The trouble was that the caterpillars were not the only creatures who had established migration routes through my flat. Once I came home and discovered that one of my pot plants had been seconded as a nesting ground for grasshoppers; there were at least a gazillion of the little green critters a-jump-jump-jumping on every available surface radiating outwards from the fern. (That time I had a flash back to another time in another flat in Brisbane, when I was in the shower—nekkid—and, instead of water showering upon me, a squillion baby spiders parachuted down).

Then there were the wasps who created a paper honeycomb nest which hanged from another pot plant, this one near the front entrance to my flat. They liked me so much they also came back over consecutive summers and felt welcome enough to build another estate just underneath my letter box (none near or on my very close neighbours’ boxes mind you). I suspect the wasps also issued an invitation to their cousins, the hornets, who have never displayed any compunction about creating their little mud caves on my ceiling fan, in the folds of my curtains, on my kitchen wall... My balcony railing and a window frame are currently anchoring a spider’s web from which I’m convinced it monitors my comings and goings.

Before the council took to mowing the block next door on a regular basis, I once hosted an amorous mouse couple. I tried to encourage the adult mouse I first saw to take its hanky-panky to a more suitable environment, but it didn’t respond to my efforts to relocate its boudoir. In the end I had to resort to poisoning—they were far too wily to be caught with traps—but meanwhile they shredded newspaper together, dined each evening at my fruit bowl, and created a little mouse door in the skirting board (nowhere near as finely an engineered arch as those made by mice in cartoons). It wasn’t only the mice who were attracted by the rat poison, cockroaches also seemed to find their way to the boxes of little green pellets I put around the place. If I found the dead mice in the middle of the dining room, forever suspended while running home, then I also found cockroaches who gorged themselves on the poison until they just died on the spot. Mice are cute little creatures, so I mourned their passing—if only they had stayed amongst in the grass—but I had no sympathy for the cockroaches. The kind that horrify me the most are those that fly in the windows on a hot summer’s evening. I was describing these to a colleague, recently moved from Melbourne, once. They are reddish brown and at minimum 5cm in length. They’re so large that their heads seem to be separate entities to their bodies. Their heads are strange and alien as they turn to look at you; that is if they don’t misguidedly fly into you first. *Shudder*. Upon hearing my description, my colleague exclaimed ‘Oh, are they those big glossy flying ones? They’re beautiful!’ I don’t think we were talking about the same type, but still... *Shudder*.

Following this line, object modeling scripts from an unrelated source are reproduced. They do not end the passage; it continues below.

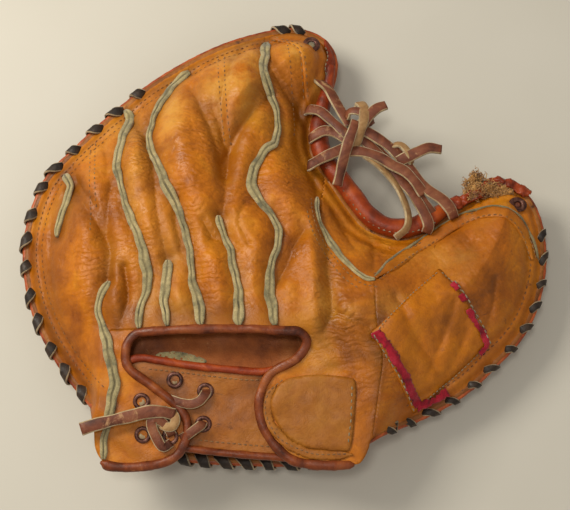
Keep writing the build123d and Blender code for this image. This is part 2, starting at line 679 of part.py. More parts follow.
def whip_stitches(outline, wanted):
    """The whip lace's turns over the rim, each slanted, where the rim is laced."""
    with BuildLine() as rim:
        Polyline(*outline, close=True)
    edge = rim.wires()[0]
    turns = int(edge.length / WHIP_PITCH)
    with BuildPart() as stitches:
        for turn in range(turns):
            at = edge.position_at(turn / turns)
            along = edge.tangent_at(turn / turns)
            if not wanted(at.X, at.Y):
                continue
            outwards = Vector(-along.Y, along.X, 0)
            clear = outwards * (WHIP_SIZE[1] / 2 + WHIP_CLEARANCE)
            level = Vector(0, 0, (RIM_LOW + RIM_HIGH) / 2)
            plane = Plane(origin=at + clear + level, x_dir=along, z_dir=(0, 0, 1))
            with Locations(plane.location * Location((0, 0, 0), (0, WHIP_SLANT_DEG, 0))):
                Box(*WHIP_SIZE)
    return stitches


def finger_rim_is_laced(x, y):
    """Laced from the fingertips round to the heel, but for the crotch and the break."""
    beside_heel_flap = WRIST_LEFT < x < -50
    at_tips = x < -60 and y > 0
    return at_tips or (x < HINGE_X - 14 and (x < 14 or y < -40) and not beside_heel_flap)


def thumb_rim_is_laced(x, y):
    """Laced along the outside of the thumb, from the break to its tip."""
    return x > HINGE_X + 16 and y < 8 and x - y > 130


keep("perimeter_lace", whip_stitches(FINGER_OUTLINE, finger_rim_is_laced))
keep("thumb_perimeter_lace", whip_stitches(THUMB_OUTLINE, thumb_rim_is_laced))

for name, piece in pieces.items():
    export_step(piece, f"parts/{name}.step")
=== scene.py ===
"""Catcher's mitt lying palm down: leather, welts, laces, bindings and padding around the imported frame."""

import math

import bmesh
import bpy
import numpy as np
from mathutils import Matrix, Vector
from mathutils.geometry import delaunay_2d_cdt


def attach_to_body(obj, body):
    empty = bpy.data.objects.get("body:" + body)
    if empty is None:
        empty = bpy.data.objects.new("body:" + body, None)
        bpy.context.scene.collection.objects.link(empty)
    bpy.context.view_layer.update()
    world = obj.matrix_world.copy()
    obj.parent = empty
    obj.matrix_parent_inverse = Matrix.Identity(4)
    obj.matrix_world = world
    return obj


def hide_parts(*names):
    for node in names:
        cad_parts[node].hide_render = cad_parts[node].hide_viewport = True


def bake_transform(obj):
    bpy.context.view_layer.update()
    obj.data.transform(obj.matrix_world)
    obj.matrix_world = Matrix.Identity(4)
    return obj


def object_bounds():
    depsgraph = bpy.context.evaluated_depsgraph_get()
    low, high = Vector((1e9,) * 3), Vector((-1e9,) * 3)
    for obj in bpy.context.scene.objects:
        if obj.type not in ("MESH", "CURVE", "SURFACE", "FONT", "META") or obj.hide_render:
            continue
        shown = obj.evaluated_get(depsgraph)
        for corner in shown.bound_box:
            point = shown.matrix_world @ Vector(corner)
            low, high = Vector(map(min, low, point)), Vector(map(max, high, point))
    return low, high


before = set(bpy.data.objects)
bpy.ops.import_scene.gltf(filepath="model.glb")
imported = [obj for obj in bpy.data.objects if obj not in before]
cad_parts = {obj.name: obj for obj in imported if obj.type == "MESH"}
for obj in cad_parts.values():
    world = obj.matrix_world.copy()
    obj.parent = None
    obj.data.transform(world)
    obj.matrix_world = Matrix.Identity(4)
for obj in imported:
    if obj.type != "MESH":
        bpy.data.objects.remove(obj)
cad_low, cad_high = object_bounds()

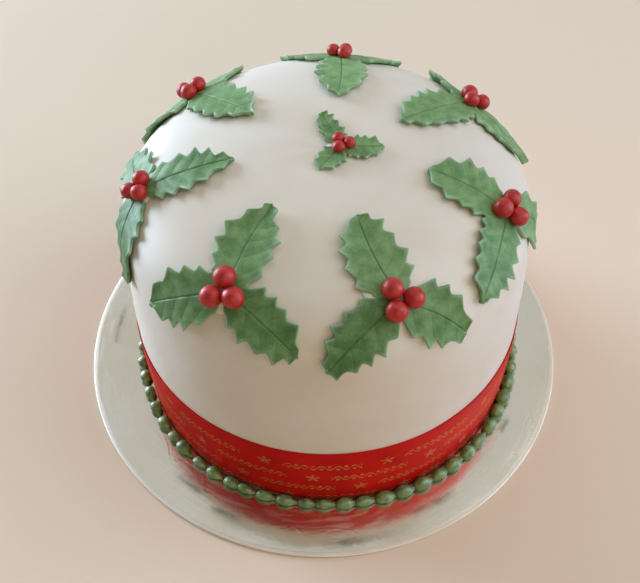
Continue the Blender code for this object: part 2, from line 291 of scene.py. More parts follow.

There is only one species, amongst those that visit me, that I like to encourage to drop by at any time. ‘Mi casa, su casa little gecko’. They roam the ceiling, lingering near the light bulbs when they’re switched on at night, waiting for exactly the right moment to dart in and catch the small moths that dance around the light. Sometimes they’ve been known to dash out from under the fridge or from behind a picture on the wall to ambush a cockroach and trap it in their mouths, head first. I watch their young grow up from tiny little wriggles with no survival instinct. I rescue the little ones from the kitchen sink, where they’ve chased after a splash of water without any forethought as to how they will climb out up the wet stainless steel sides afterwards. I admonish them as I create a wooden spoon bridge from the sink, telling them they’re lucky they’re not outside where they would have been pecked by a bird by now. I see the teenage geckoes become wary as they scurry away when I enter the room or turn on a light, in spite of my gentle greeting: ‘Hello, little gecko’. Sometimes their tails are stumpy, in recovery from a near death experience. Most of all I like to hear them talk and squabble in their high pitched tones. ‘Chuck, chuck, chuck’.

4 comments:

Tseen said...

omigod, K! those hairy caterpillars would freak me so much I'd have to move flats. seriously! probably not helped by the fact that I'm allergic to their 'sting' and come up in great, itchy welts. the thought of them raining down when I opened a door... *runs screaming*

oh, and happy NY!! :)

Kirsty said...

Yes, I'd always thought of hairy caterpillars as dangerous, but perhaps their danger is a matter of personal allergy. Sometimes I've inadvertantly stepped on one, but never with my full weight since the moment I've felt it under foot I've jumped a mile high in the air. I do react like a crazy woman when the cockroaches start flying in--I could make an episode of Funniest Home Videos, I'm sure, if someone was filming me.

Happy New Year to you as well!

Lucy said...

I was shuddering at the cockroaches (one good thing about the frigid northeast US is the lack of cockies!), but then you got to geckos and made me homesick... I love the photo of them.

Kirsty said...

It is a good photo. I wish I could claim to have taken it; it's from the website link via 'mi casa su casa...'. My photos can be distinguished by the lack of focus due to camera shakes.

I long to live in cockroach free climes.